*ENTRIES*:
===============
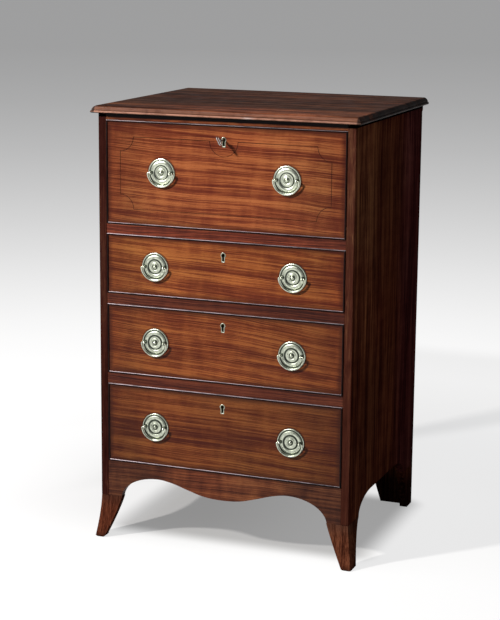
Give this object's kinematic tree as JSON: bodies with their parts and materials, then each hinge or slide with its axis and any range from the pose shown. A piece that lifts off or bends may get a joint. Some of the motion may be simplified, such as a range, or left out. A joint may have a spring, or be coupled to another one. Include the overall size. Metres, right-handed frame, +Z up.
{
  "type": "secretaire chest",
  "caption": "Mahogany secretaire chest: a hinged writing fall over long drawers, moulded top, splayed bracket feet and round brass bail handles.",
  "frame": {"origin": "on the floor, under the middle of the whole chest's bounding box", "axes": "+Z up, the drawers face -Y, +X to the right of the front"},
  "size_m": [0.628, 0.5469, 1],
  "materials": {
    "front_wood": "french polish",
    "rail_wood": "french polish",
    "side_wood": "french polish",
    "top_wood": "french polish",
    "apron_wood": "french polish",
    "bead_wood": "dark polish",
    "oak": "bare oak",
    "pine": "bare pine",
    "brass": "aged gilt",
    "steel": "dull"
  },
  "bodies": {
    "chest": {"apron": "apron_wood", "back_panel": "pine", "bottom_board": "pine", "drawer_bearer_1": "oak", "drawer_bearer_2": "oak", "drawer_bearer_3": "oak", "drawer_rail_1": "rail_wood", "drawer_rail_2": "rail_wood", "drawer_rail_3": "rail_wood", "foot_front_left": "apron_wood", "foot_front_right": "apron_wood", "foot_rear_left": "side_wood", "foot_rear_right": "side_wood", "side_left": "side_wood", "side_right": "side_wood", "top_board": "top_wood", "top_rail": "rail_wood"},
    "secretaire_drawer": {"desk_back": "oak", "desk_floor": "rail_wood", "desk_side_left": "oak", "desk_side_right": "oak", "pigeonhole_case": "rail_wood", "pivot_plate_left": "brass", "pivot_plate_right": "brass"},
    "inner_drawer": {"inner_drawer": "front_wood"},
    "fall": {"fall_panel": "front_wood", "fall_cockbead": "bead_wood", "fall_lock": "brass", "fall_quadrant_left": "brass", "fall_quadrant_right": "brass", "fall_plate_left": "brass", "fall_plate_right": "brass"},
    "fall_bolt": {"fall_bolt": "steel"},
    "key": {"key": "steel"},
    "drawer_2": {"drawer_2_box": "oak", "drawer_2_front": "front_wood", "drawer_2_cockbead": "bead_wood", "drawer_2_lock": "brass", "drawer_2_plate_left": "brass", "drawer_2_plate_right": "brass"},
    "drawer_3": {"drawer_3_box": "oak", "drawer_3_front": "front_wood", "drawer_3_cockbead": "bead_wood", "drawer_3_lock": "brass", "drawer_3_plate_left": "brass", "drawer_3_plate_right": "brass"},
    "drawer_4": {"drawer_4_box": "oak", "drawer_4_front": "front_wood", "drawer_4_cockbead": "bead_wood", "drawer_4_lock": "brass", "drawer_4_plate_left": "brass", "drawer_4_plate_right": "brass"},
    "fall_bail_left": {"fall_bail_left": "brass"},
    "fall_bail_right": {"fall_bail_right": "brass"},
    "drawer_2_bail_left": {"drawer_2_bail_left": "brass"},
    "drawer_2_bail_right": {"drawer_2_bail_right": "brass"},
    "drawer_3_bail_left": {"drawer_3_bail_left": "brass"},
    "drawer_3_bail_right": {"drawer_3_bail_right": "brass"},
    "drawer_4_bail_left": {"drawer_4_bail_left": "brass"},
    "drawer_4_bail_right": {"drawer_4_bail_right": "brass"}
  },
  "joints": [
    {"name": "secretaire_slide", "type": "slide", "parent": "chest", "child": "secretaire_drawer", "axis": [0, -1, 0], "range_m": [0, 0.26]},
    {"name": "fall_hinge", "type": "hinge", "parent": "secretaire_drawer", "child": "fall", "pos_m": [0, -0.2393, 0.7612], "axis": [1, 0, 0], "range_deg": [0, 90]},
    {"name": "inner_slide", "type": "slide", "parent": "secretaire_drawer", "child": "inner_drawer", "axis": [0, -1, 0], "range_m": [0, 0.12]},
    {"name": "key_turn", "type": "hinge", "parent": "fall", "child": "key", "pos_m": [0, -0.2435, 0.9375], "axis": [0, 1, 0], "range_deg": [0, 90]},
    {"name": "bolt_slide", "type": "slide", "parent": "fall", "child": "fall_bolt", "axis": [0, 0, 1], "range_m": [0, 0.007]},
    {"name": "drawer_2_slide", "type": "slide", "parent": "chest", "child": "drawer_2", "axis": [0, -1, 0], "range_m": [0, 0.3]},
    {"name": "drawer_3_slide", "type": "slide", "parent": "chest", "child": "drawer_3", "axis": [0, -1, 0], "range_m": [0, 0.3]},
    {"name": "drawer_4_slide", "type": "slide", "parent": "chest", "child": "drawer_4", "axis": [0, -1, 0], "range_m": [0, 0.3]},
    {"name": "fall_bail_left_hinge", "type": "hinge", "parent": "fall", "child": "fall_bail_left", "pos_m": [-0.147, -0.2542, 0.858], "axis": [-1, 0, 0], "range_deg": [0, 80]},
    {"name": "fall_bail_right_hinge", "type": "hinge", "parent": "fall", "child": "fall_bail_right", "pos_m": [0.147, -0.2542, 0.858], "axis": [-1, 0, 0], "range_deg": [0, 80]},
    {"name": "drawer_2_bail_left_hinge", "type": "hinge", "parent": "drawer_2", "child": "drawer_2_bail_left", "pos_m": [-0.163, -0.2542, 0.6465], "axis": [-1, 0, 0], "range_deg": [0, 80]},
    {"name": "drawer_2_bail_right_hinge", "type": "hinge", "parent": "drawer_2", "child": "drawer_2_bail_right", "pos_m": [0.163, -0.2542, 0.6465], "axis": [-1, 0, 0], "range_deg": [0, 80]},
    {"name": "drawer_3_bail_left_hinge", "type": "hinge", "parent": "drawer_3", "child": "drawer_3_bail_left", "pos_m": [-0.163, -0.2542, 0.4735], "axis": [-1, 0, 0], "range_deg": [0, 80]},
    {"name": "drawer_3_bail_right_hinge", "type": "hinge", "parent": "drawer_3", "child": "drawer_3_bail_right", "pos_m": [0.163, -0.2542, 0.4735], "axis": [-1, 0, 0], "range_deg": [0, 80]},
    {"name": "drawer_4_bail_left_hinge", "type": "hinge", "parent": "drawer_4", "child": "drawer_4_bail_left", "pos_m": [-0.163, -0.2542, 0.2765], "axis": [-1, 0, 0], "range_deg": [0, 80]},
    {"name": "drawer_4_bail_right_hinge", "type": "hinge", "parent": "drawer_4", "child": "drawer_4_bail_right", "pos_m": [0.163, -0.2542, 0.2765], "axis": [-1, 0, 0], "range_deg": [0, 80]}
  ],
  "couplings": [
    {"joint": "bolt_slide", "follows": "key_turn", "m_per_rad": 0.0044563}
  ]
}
===============
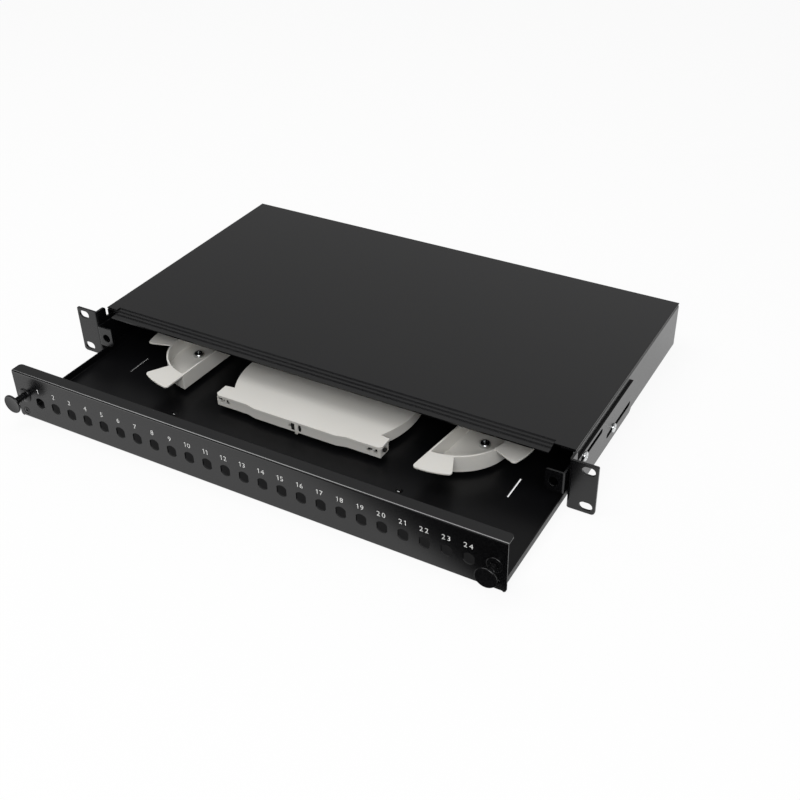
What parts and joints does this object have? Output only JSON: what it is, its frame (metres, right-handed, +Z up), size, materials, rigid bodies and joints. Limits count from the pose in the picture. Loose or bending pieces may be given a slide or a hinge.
===============
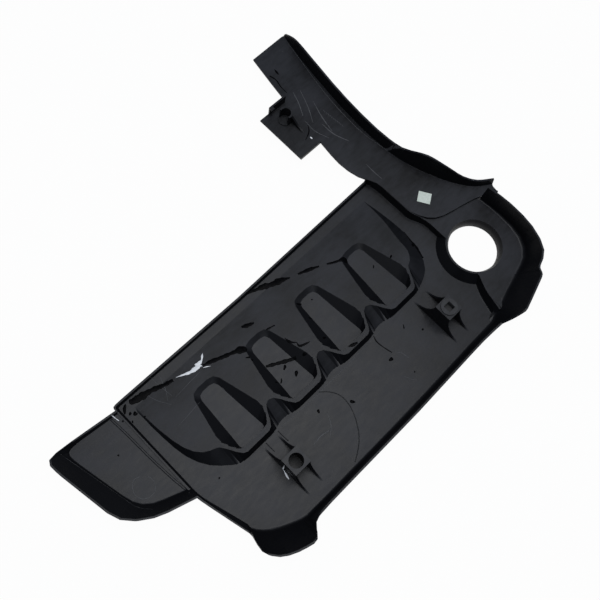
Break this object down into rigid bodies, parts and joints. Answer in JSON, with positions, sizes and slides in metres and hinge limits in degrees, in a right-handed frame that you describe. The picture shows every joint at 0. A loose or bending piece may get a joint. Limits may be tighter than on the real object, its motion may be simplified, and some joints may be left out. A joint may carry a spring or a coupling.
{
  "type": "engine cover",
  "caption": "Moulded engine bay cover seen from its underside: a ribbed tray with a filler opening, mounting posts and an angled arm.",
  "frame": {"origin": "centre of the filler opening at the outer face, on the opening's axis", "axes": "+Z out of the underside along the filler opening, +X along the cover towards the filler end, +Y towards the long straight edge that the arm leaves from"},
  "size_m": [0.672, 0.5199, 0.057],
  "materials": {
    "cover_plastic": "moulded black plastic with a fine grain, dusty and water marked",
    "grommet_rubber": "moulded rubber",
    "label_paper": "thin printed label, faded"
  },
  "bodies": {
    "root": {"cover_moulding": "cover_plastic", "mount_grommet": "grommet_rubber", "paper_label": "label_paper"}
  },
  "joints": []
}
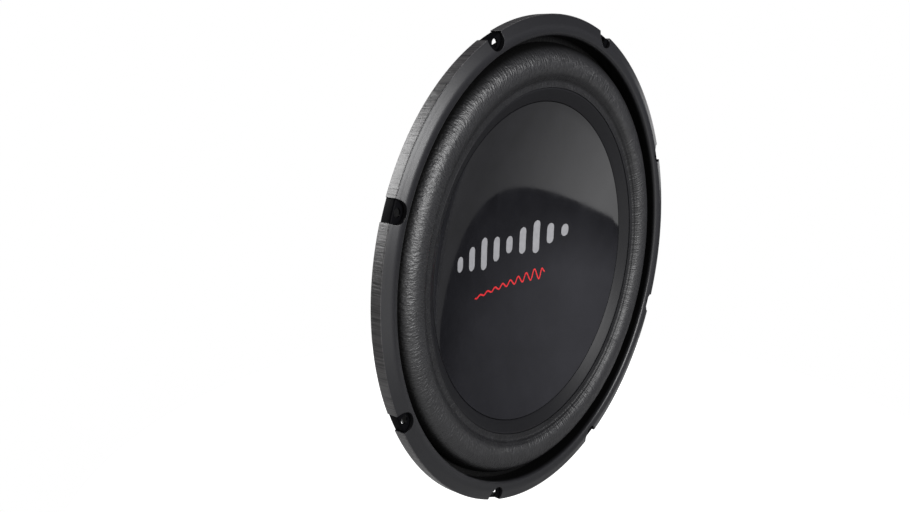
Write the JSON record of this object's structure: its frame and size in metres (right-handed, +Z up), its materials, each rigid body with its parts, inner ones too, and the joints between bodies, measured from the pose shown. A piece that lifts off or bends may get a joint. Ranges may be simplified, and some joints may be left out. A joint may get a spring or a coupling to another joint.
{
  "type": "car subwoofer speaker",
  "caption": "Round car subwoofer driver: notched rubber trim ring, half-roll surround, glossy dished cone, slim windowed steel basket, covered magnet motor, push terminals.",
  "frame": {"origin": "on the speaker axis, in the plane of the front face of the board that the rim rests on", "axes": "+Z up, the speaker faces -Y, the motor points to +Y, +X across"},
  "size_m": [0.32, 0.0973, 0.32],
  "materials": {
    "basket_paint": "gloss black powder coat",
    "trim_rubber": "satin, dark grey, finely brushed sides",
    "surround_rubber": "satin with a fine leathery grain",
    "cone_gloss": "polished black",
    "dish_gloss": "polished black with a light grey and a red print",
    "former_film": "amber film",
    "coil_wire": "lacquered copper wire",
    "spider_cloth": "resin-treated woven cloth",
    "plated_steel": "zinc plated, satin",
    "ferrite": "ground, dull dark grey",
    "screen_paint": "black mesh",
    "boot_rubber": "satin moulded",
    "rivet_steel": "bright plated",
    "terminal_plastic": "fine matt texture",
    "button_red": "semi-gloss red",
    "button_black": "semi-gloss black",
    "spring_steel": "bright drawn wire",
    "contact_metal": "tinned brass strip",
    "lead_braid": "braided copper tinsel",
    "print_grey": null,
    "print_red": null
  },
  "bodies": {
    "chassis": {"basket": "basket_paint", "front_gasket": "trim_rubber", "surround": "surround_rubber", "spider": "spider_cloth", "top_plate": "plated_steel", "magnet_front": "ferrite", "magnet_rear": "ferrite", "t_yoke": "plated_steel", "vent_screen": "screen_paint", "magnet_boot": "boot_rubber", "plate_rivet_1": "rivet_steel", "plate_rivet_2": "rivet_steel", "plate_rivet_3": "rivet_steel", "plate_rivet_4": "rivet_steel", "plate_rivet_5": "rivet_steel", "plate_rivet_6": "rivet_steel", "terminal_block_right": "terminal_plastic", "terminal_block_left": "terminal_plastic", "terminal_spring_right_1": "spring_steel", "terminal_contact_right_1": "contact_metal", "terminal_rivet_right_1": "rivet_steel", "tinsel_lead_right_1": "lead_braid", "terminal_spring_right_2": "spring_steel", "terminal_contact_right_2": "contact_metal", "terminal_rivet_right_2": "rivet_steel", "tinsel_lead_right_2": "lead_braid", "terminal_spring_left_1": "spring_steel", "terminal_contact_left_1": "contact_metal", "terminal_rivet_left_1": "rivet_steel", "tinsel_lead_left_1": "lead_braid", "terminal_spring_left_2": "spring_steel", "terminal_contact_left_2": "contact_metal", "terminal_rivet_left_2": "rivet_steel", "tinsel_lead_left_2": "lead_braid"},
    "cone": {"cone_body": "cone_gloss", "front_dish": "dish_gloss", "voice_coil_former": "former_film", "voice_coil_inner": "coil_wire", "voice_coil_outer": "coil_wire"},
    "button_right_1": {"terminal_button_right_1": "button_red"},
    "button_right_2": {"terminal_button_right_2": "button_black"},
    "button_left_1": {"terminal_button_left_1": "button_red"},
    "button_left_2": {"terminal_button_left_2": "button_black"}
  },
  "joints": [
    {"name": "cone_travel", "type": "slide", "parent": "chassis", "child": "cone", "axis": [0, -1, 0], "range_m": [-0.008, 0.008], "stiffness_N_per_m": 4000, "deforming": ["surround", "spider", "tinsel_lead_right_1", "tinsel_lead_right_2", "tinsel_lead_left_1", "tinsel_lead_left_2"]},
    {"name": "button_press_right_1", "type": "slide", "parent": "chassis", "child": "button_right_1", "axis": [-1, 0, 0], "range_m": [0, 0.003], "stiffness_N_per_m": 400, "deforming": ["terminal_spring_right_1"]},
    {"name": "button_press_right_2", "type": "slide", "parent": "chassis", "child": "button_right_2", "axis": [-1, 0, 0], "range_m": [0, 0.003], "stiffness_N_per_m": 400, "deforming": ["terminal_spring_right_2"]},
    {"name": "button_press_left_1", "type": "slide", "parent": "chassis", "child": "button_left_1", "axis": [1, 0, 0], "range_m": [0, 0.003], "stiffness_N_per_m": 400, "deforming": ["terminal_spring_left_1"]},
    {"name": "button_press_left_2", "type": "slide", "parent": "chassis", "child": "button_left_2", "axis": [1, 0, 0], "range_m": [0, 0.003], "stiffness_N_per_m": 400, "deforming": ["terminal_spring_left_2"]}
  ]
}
===============
All lines holding the word "shown" should be picked out and copied.

Give this object's kinematic tree as JSON: bodies with their parts and materials, then each hinge or slide with its axis and any range from the pose shown. A piece that lifts off or bends may get a joint. Some of the motion may be simplified, such as a range, or left out. A joint may have a spring, or be coupled to another one. Include the overall size. Metres, right-handed frame, +Z up.
Write the JSON record of this object's structure: its frame and size in metres (right-handed, +Z up), its materials, each rigid body with its parts, inner ones too, and the joints between bodies, measured from the pose shown. A piece that lifts off or bends may get a joint. Ranges may be simplified, and some joints may be left out. A joint may get a spring or a coupling to another joint.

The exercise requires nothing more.